Transforming an image into the symbol of a protest or revolution means that this image should be so powerful that it can represent the protest or revolution in the most worthy and meritorious form by becoming a representative image of it. In this case we can take as an example the image of the 16-year-old Palestinian Fawzi al-Junaidi (a teen with his eyes covered and holded by tens of Israeli soldiers) or the famous Handala.
So why are people in Iran protesting?
Today’s protests in Iran have nothing to do with hijab or the so-called “freedom of expression”. To prove so first we have to focus on the context which is being referred about: “Iran and hijab”. In the paper “My Stealthy Freedom: Iranian headscarf and Western propaganda” 10 important points are taking into account, when talking about headscarf in Iran and creating western narratives about it, such as: Background, Origins, “Natural” unveiling, “Forced” veiling, Female “resistance”, Distorted perceptions, Laws and definitions, Double standards, Propaganda etc.

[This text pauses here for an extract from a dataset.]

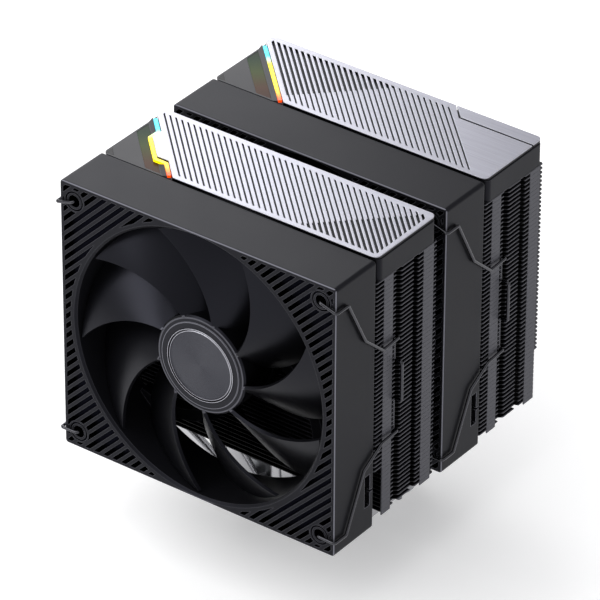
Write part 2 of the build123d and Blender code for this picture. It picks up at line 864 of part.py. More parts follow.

By not taking into consideration those fundamental factors we can easily create the typical narrative which runs along these lines: “Iran was a modern and progressive country with a Western-style society, ruled by a patriotic Shah who improved women’s rights and introduced modern clothing, but all his reforms and progresses were destroyed in the 1979 revolution led by radical clerics with help of rural and conservative Iranians. According to the strict Quranic texts, the women were suddenly forced to wear the Islamic veil despite their wishes, all protests were brutally suppressed and the police is still oppressing the women who are fighting against such regressive headscarf laws.“
Let’s make it clear: Women in Iran are not obliged to wear the hijab but they have to respect a certain code of dressing in public spaces this is why we can notice different way of putting hijab from just a simple veil throughed above the head and shoulders which the wind can remove it whenever it happens (rousari) to the black headscarf from head to toes (chador). Second: according to the majority of Muslim scholars the “proper” (defined as something among the borders/hudud-s) headscarf can be the hijab, amira and khimar. While chador and what comes next are the kind of head & face veil which are defined as something preferred/praiseworthy/laudable according to the tradition and culture of a certain country.
What is recuired from this dressing code is hijab but what is actually much more common is the veil/rousari. From the other hand what we face frequently on Western media is the representation of hijab in Iranian film industry, which contributes also on promoting shiia customs and traditions, and in this case we are talking about chador. And last, who won’t respect this dress code will no longer face arrest for it but will be “punished” by attending a compulsory course/speech/hutba.
Let’s come back to the protests
According to different analysts, columnist and specialist in international relations of the most important mainstream media the reasons behind the protest are several, such as: population’s growing frustrations because of financial crises; massive corruption; unemployment; disillusion towards the regime etc. rather than hijab. So, how come people in a country that does not provide employment opportunities, a country facing financial crises, corruption and blocked parliamentary reforms don’t rise up their voice? But no! When it comes to the countries of the East, the whole problem for Western media has been and remains the religion. Religion and hijab: even when it doesn’t enter we will fit it at any cost.